When I was young, and I do mean YOUNG, I hung out with one girl and a bunch of guys. That’s what there was in my neighborhood. The guys were much more adventurous than the girl, and she was often at ballet. On one (or more) of their adventures, they came back with a stash of pornography that I could probably describe to you 30 some odd years later. This was not soft-core porn with a pretty gal in her altogether lying on some rock. This was hard core porn. And it messed me up for LIFE. It utterly changed my childhood–took all that innocence and threw it quickly away.

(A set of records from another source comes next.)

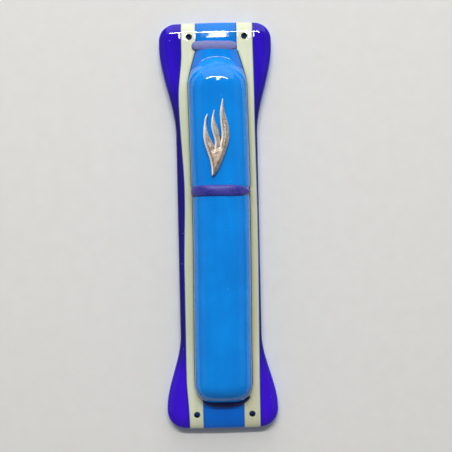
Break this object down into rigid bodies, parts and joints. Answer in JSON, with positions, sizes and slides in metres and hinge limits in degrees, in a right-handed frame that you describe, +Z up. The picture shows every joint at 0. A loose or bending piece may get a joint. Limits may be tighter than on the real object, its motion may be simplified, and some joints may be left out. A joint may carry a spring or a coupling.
{
  "type": "mezuzah case",
  "caption": "Wall-mounted mezuzah case in kiln-fused blue, cobalt and cream glass, with a metal flame and a rolled parchment behind a removable back cover.",
  "frame": {"origin": "middle of the case's back, in the plane that lies against the doorpost", "axes": "+Z up along the case's length, +X to the right as seen from the front, +Y out of the back into the doorpost"},
  "size_m": [0.0494, 0.0186, 0.1778],
  "materials": {
    "cobalt_glass": "kiln-fused opaque cobalt glass, fire-polished",
    "cream_glass": "kiln-fused opaque cream glass, fire-polished",
    "blue_glass": "kiln-fused opaque sky-blue glass, fire-polished",
    "band_glass": "textured cobalt glass with a fine metallic sparkle",
    "pewter": "cast antique-silver pewter with polished edges and fine pits",
    "glue": "cured clear adhesive",
    "acrylic": "satin white acrylic",
    "tape": "double-sided foam tape",
    "parchment": "rolled parchment",
    "film": "clear polyester film"
  },
  "bodies": {
    "case": {"base_left_sheet": "blue_glass", "base_right_sheet": "blue_glass", "base_top_sheet": "blue_glass", "base_bottom_sheet": "blue_glass", "left_cobalt_strip": "cobalt_glass", "left_cream_strip": "cream_glass", "right_cream_strip": "cream_glass", "right_cobalt_strip": "cobalt_glass", "top_blue_strip": "blue_glass", "bottom_blue_strip": "blue_glass", "upper_hood": "blue_glass", "lower_hood": "blue_glass", "top_band": "band_glass", "middle_band": "band_glass", "bottom_band": "band_glass", "flame_ornament": "pewter", "flame_glue_bed": "glue"},
    "back_cover": {"back_cover": "acrylic", "cover_tape_top": "tape", "cover_tape_bottom": "tape"},
    "scroll": {"parchment_scroll": "parchment", "scroll_sleeve": "film"}
  },
  "joints": [
    {"name": "cover_lift", "type": "slide", "parent": "case", "child": "back_cover", "axis": [0, 1, 0], "range_m": [0, 0.06]},
    {"name": "scroll_lift", "type": "slide", "parent": "case", "child": "scroll", "axis": [0, 1, 0], "range_m": [0, 0.03]}
  ],
  "couplings": [
    {"joint": "scroll_lift", "follows": "cover_lift", "ratio": 0.5}
  ]
}
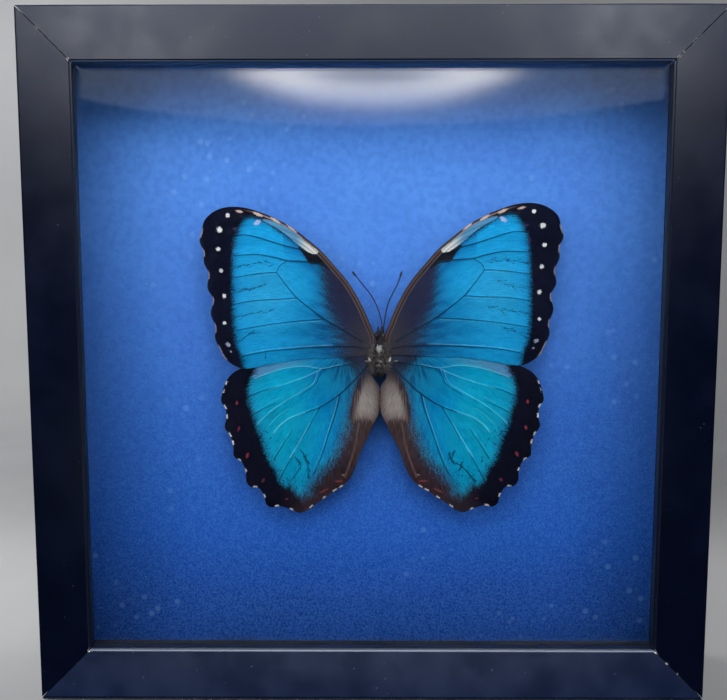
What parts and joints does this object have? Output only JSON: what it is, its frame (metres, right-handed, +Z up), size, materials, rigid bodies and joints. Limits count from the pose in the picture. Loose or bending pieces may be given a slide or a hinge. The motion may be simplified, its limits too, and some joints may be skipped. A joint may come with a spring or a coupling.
{
  "type": "framed butterfly specimen",
  "caption": "Blue butterfly specimen with spread wings on a blue backing, behind clear glazing in a square black shadow-box frame.",
  "frame": {"origin": "centre of the frame's underside", "axes": "+Z up, +X to the right seen from the front, the glazed front faces -Y"},
  "size_m": [0.229, 0.038, 0.231],
  "materials": {
    "frame_foil": "satin black foil over fibreboard, faint grain, pale chips at the mitres",
    "glazing": "clear glossy sheet",
    "spacer_card": "matte black card",
    "blue_paper": "matte royal-blue paper, softly mottled",
    "back_board": "brown hardboard",
    "foam_pad": "matte black foam",
    "wing": "iridescent blue scales with black-brown margins",
    "body_fur": "short olive-brown hair",
    "antenna_horn": "thin dark horn",
    "steel": "plated steel"
  },
  "bodies": {
    "root": {"rail_top": "frame_foil", "rail_bottom": "frame_foil", "rail_left": "frame_foil", "rail_right": "frame_foil", "glazing": "glazing", "spacer_top": "spacer_card", "spacer_bottom": "spacer_card", "spacer_left": "spacer_card", "spacer_right": "spacer_card", "backing_paper": "blue_paper", "backing_board": "back_board", "mounting_pad": "foam_pad", "forewing_left": "wing", "forewing_right": "wing", "hindwing_left": "wing", "hindwing_right": "wing", "thorax": "body_fur", "head": "body_fur", "antenna_left": "antenna_horn", "antenna_right": "antenna_horn", "tab_bottom_1": "steel", "tab_bottom_2": "steel", "tab_top_1": "steel", "tab_top_2": "steel", "tab_left_1": "steel", "tab_left_2": "steel", "tab_right_1": "steel", "tab_right_2": "steel", "hanger": "steel", "hanger_screw_left": "steel", "hanger_screw_right": "steel"}
  },
  "joints": []
}
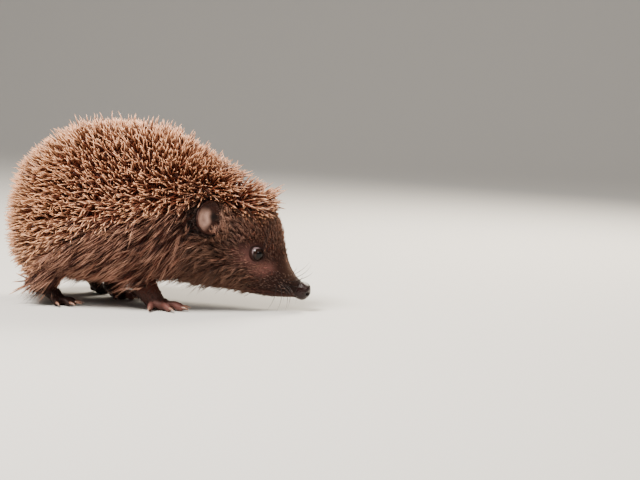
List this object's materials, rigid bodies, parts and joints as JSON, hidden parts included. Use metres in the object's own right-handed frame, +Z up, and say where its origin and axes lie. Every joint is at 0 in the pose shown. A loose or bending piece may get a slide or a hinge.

As a teenager and into my 20’s I knew I was different, but didn’t know what to do with it. As a Christian, I betrayed all that I knew was right time and again, repenting time and again, and going back to it time and again. Until 1994, when I finally admitted that I was addicted to something I didn’t know you could be addicted to. That moment, which is still very clear in my mind, was the beginning of a New Me, a New Everything. I was able to get counseling, and face so much of what I had previously been hiding. I told some people, who still loved and accepted me. What?! But if I tell people, they should be disgusted!! Nope. They loved and accepted and made it possible for me to continue in my recovery.

Which I still am. 13 years later I still make compensations for this addiction. My husband does, as well. How he got past addicted Tina and fell in love with recovering Tina I’ll never understand. Honestly. He’s an amazing guy and I’m grateful to him for loving me.

So there you have it. My deep, dark secret. Questions? Ask away. I’ll do my best to answer.